日本では、多くの人が高校までは学校に行く状況になってすでに3世代近くなります。しかし、そこで求められている社会で生き抜くために最低限必要とされる「読み書きそろばん」を多くの人が身に着けたわけではないし、一度は身に着けたとしても長い年月の間使わないで過ごしたことによりできなくなってしまっているし、それが加齢とともに不可逆的になっていることも多いのです。

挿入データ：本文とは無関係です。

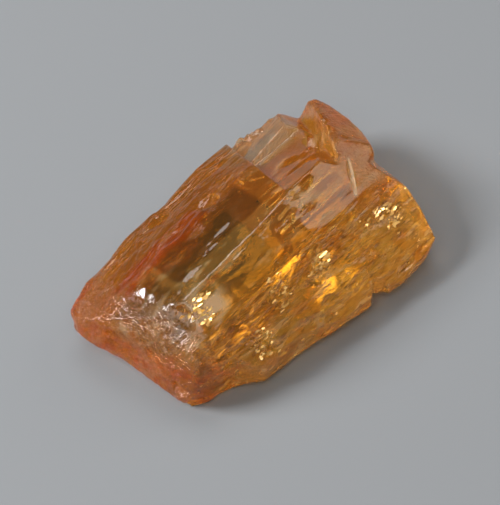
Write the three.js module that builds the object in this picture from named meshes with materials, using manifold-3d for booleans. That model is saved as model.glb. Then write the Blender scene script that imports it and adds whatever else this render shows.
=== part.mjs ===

なお、日本では、と書いてしまいましたが、これは日本だけの話ではありません。

読ませるより聞かせる・魅せる。

昨今は全文検索技術が大変発達しているので、私も知識体系を多少の文章の不備は置いておいてとにかく文章で書いて、それを検索可能な状態にするということを業務で多く実施しています。そうすれば後から調べてさえくれれば、後の対処が私がいなくなってもお客さま自身できる「はず」だからです。

とはいえ、ここまでお読みの方はお分かりの通り、この期待は顧客の組織内にそのような人が一人でもいてくれ、その人がリーダーシップを持って教育に当たってくれることが前提です。そして、この手法はある程度のノウハウを持ちトレーニングがされていることが多少なりとも期待できる企業内でも決して万全の手法ではなく(だからと言ってこれよりも良い方法があるわけでもないのでそうするしかないのですが)、コンシューマー向けにはあまり通用しない方法です。

やっぱり図やイメージ写真で「なんとなく分かった気になる」「なんとなくよさそう」で人は購買を決めているのです。Perception is Realityです。そして、その判断は非常に短時間で決まるのであり、何分もかけて行われるものではない。1分でわかりやすく買うメリットを説明できないものは大抵売れないのです。だから新ジャンルの商品を売るのは難しい。同様に「何でもできるどんな分野にも適用できる」も売れないのです。

論理的に考えることは必要であっても、論理的に説明することは相手がそれを求めているのではない限り決して有効ではありません。端的でぶっきらぼうな方が効果的なことは多くあります。そして、論理的に説明することが求められていると思っても実はそうではないケースは非常に多くあります。その意味で、最近の商品やサービスの説明を動画にするというのは有効ですし、もっと効果的な方法を追求する余地は大きいです。かつては図、今は動画を要領よくわかりやすく作成し素早く公開する能力は非常に重要になってきているのです。

「比較」はわかりやすいか?

同様に、特にベンチャーのサービスで自社の優位性を大手競合と比較して比較表を用いて一生懸命説明するケースがありますが、これも大抵ほとんど伝わっていませんでそこで検討は終了されます。これをいうと不愉快そうにするベンチャー経営者が多いのですが、自分にとってよほど大きな差がはっきりとない限り、今特に不便していないものを変えるようなことを通常は人はしないものです。それをスイッチングコストとも呼びますが、実際にはその調査や対応の具体的な手間(=コスト)が理由なのではなく、自分にとって意味がないことを考えることが嫌だと多くの場合は言っているのです。多くのサービスの機能さは時間が短くなるとか、成績が上がるとかいうメリットがないし、時間が短くなってもそれを会社が採用する論理には短期的にはならない(その分人を減らせるわけではない)し、売り上げが上がるかどうかを保証するものではないからです。

だから、「価格」は重要なのです。これだけははっきりと比較もメリットも理解できるからです。あるいは、「大きさ」とか「スピード」とかそういう体感できて説明しやすい差を比較することが多くの人にとって意味があるのです。

あなたの商品・サービスは相手にとっての効果がすぐわかりますか?不安に思ったら、異分野のご家族や御友人にご説明してみるとよいでしょう。そして、伝わっているかどうかを聞いてみるとよいでしょう。それで伝わらないものはお客様にも伝わりません。